EC – O que representa a agenda do South Summit para a atual rede de empresas e políticos de Porto Alegre na administração e rumos da cidade?
Marcelo –
Novamente, a metodologia adotada apresenta limites importantes para fornecer informações que permitam responder à pergunta de forma qualificada. O que se pode observar é que este evento tem se constituído em um referência importante para a construção e difusão de uma identidade de Porto Alegre alinhada às crenças e valores da coalizão dominante. Como coloco no texto da pesquisa, o South Summit tende a se construir como o contraponto do Fórum Social Mundial, que vinculou Porto Alegre a um horizonte utópico da esquerda mundial no início do século XXI.

EC – A participação do setor privado no financiamento de políticos e ingerência no rumo da gestão do Estado é maior hoje do que no passado ou se trata apenas de uma face mais visível agora?

Marcelo – O empresariado, particularmente em uma sociedade capitalista brutalmente desigual como a brasileira, sempre teve uma ingerência importante na gestão do Estado e na definição das políticas dos governos, independentemente de suas ideologias. Nesse sentido, o que se mostra não é nenhuma novidade. O que parece ser novo, pensando na história política de Porto Alegre desde a redemocratização, é a amplitude do domínio da agenda governamental e dos processos decisórios que esta coalizão governante tem conseguido estabelecer a partir de 2016, com o governo Marchezan Jr..
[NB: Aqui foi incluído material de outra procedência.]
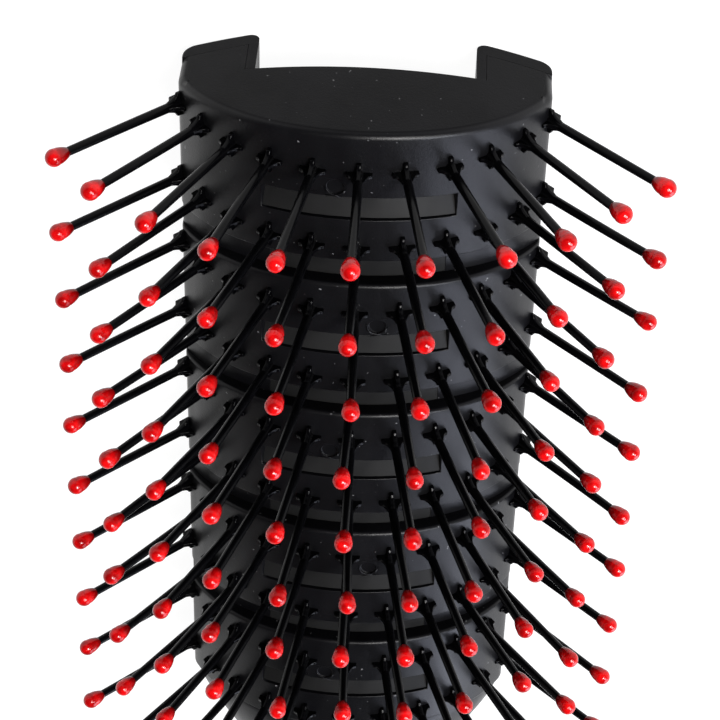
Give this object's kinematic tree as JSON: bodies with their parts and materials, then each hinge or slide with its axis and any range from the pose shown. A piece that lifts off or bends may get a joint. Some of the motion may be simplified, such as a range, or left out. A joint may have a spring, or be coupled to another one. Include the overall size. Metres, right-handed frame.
{
  "type": "vented hairbrush",
  "caption": "Curved vented hairbrush with fanned rows of ball-tipped pins, an open back channel and a round rubber grip with a hanging hole.",
  "frame": {"origin": "under the middle of the length and width, on the surface that the inner back edges of the rails and the belly of the grip rest on", "axes": "+X across the head, +Y along the brush towards the head's tip, +Z out of the bristle face"},
  "size_m": [0.0733, 0.226, 0.0417],
  "materials": {
    "shell": "satin black with a very fine moulded grain",
    "cover": "satin black, a little duller than the shell",
    "pin": "glossy deep black nylon",
    "tip": "glossy red dipped ball",
    "carrier": "smooth dark grey",
    "core": "satin black",
    "ring": "polished black",
    "grip": "soft matt black rubber",
    "cap": "satin black",
    "screw": "zinc plated"
  },
  "bodies": {
    "root": {"front_shell": "shell", "back_cover": "cover", "pin_row_01": "pin", "pin_row_02": "pin", "pin_row_03": "pin", "pin_row_04": "pin", "pin_row_05": "pin", "pin_row_06": "pin", "pin_row_07": "pin", "pin_row_08": "pin", "pin_row_09": "pin", "pin_row_10": "pin", "tip_row_01": "tip", "tip_row_02": "tip", "tip_row_03": "tip", "tip_row_04": "tip", "tip_row_05": "tip", "tip_row_06": "tip", "tip_row_07": "tip", "tip_row_08": "tip", "tip_row_09": "tip", "tip_row_10": "tip", "pin_carrier_1": "carrier", "pin_carrier_2": "carrier", "pin_carrier_3": "carrier", "pin_carrier_4": "carrier", "pin_carrier_5": "carrier", "handle_core": "core", "trim_ring": "ring", "grip_sleeve": "grip", "end_cap": "cap", "tongue_screws": "screw"}
  },
  "joints": []
}
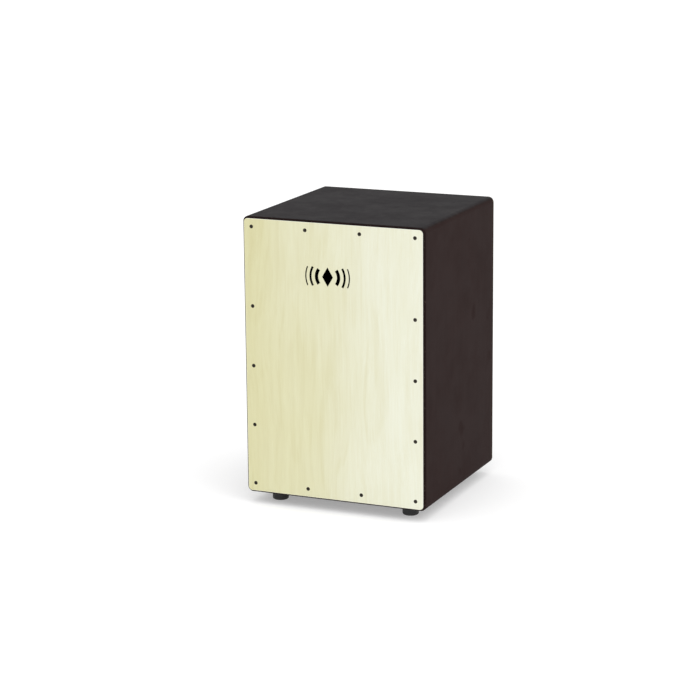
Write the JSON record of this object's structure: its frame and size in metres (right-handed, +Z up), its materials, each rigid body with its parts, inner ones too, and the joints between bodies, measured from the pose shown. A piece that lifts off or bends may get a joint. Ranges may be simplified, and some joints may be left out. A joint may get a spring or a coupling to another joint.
{
  "type": "cajon",
  "caption": "Upright wooden box drum played on its thin pale front plate, with a round sound hole in the back, rubber feet and a tilting snare rail inside.",
  "frame": {"origin": "on the floor, under the middle of the overall box (feet included)", "axes": "+Z up; -Y is the side the playing plate faces; +X is to the right of someone looking at the playing plate"},
  "size_m": [0.3, 0.297, 0.456],
  "materials": {
    "painted_board": "satin dark brown-black lacquer over board",
    "raw_batten": "planed softwood, unfinished",
    "face_veneer": "very pale close-grained veneer, clear satin lacquer",
    "rail_wood": "planed beech, unfinished",
    "black_screw": "black oxide, countersunk",
    "zinc_screw": "zinc plated",
    "foot_rubber": "moulded black rubber",
    "zinc_steel": "zinc plated",
    "clip_steel": "nickel plated strip",
    "snare_wire": "bright coiled wire",
    "fibre": "red-brown pressed fibre"
  },
  "bodies": {
    "shell": {"top_panel": "painted_board", "bottom_panel": "painted_board", "left_side_panel": "painted_board", "right_side_panel": "painted_board", "rear_panel": "painted_board", "front_top_batten": "raw_batten", "front_bottom_batten": "raw_batten", "front_left_batten": "raw_batten", "front_right_batten": "raw_batten", "rear_top_batten": "raw_batten", "rear_bottom_batten": "raw_batten", "rear_left_batten": "raw_batten", "rear_right_batten": "raw_batten", "left_rail_cheek": "raw_batten", "right_rail_cheek": "raw_batten", "front_plate": "face_veneer", "front_plate_screws": "black_screw", "rear_panel_screws": "black_screw", "foot_screws": "zinc_screw", "rail_cheek_screws": "zinc_screw", "front_left_foot": "foot_rubber", "front_right_foot": "foot_rubber", "rear_left_foot": "foot_rubber", "rear_right_foot": "foot_rubber", "foot_washers": "zinc_steel", "pivot_bolts": "zinc_steel", "friction_washers": "fibre"},
    "snare_unit": {"snare_rail": "rail_wood", "left_rail_bracket": "zinc_steel", "right_rail_bracket": "zinc_steel", "rail_bracket_screws": "zinc_screw", "left_snare_clip": "clip_steel", "right_snare_clip": "clip_steel", "snare_clip_screws": "zinc_screw", "left_snare_strands": "snare_wire", "right_snare_strands": "snare_wire", "clamp_washers": "zinc_steel"},
    "left_wing_nut": {"left_wing_nut": "zinc_steel"},
    "right_wing_nut": {"right_wing_nut": "zinc_steel"}
  },
  "joints": [
    {"name": "snare_tilt", "type": "hinge", "parent": "shell", "child": "snare_unit", "pos_m": [0, -0.1095, 0.35], "axis": [-1, 0, 0], "range_deg": [0, 8]},
    {"name": "left_wing_nut_turn", "type": "hinge", "parent": "shell", "child": "left_wing_nut", "pos_m": [-0.1145, -0.1095, 0.35], "axis": [1, 0, 0], "range_deg": [0, 180]},
    {"name": "right_wing_nut_turn", "type": "hinge", "parent": "shell", "child": "right_wing_nut", "pos_m": [0.1145, -0.1095, 0.35], "axis": [-1, 0, 0], "range_deg": [0, 180]}
  ]
}
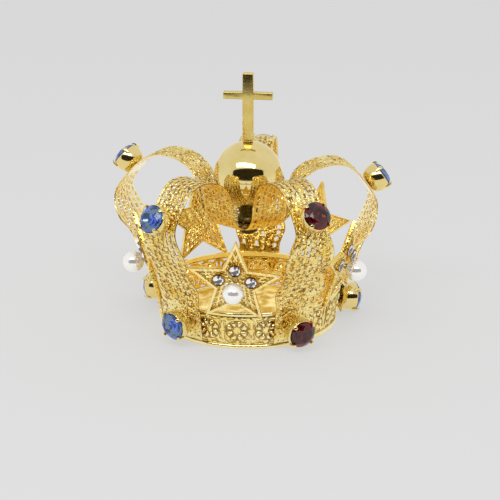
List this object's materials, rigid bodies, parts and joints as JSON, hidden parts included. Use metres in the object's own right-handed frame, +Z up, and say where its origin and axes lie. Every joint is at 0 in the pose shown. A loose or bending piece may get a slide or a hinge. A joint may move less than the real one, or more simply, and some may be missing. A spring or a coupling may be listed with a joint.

Inclusive como herança dos dezesseis anos de gestão petista (1989-2004), Porto Alegre possuía uma importante arquitetura de instituições participativas, como o Orçamento Participativo e os diversos Conselhos de Políticas Públicas. Por meio dessas instituições, outros atores e interesses sociais possuíam capacidade de se expressar e, em algumas situações, influir em processos decisórios do Executivo. A própria Câmara de Vereadores tinha uma dinâmica mais plural, que demandava maiores negociações do Executivo para a aprovação de suas propostas.

EC – O que mudou?
Marcelo – O que se observa a partir do governo Marchezan Jr. é um ataque às instituições participativas da cidade e a adoção de um privilegiamento explícito aos interesses empresariais e políticos que vão conformar a coalizão governante na sua gestão. Em uma famosa manifestação em um evento empresarial no início do seu mandato, o então prefeito Nelson Marchezan Jr. não deixou dúvida sobre quais seriam os atores e interesses que orientariam seu governo: “Não será ninguém mais do que a elite da comunicação, a elite empresarial e a elite política que farão as reformas tão necessárias. Delegar isso ao ‘seu João’ e à ‘Dona Maria’ é irresponsabilidade”.

O domínio dessa coalizão governante se aprofunda ao longo do governo de Sebastião Melo e se traduz em uma tendência de fechamento do governo a qualquer outro ator ou interesse que não se alinhe com aqueles defendidos pela coalizão governante.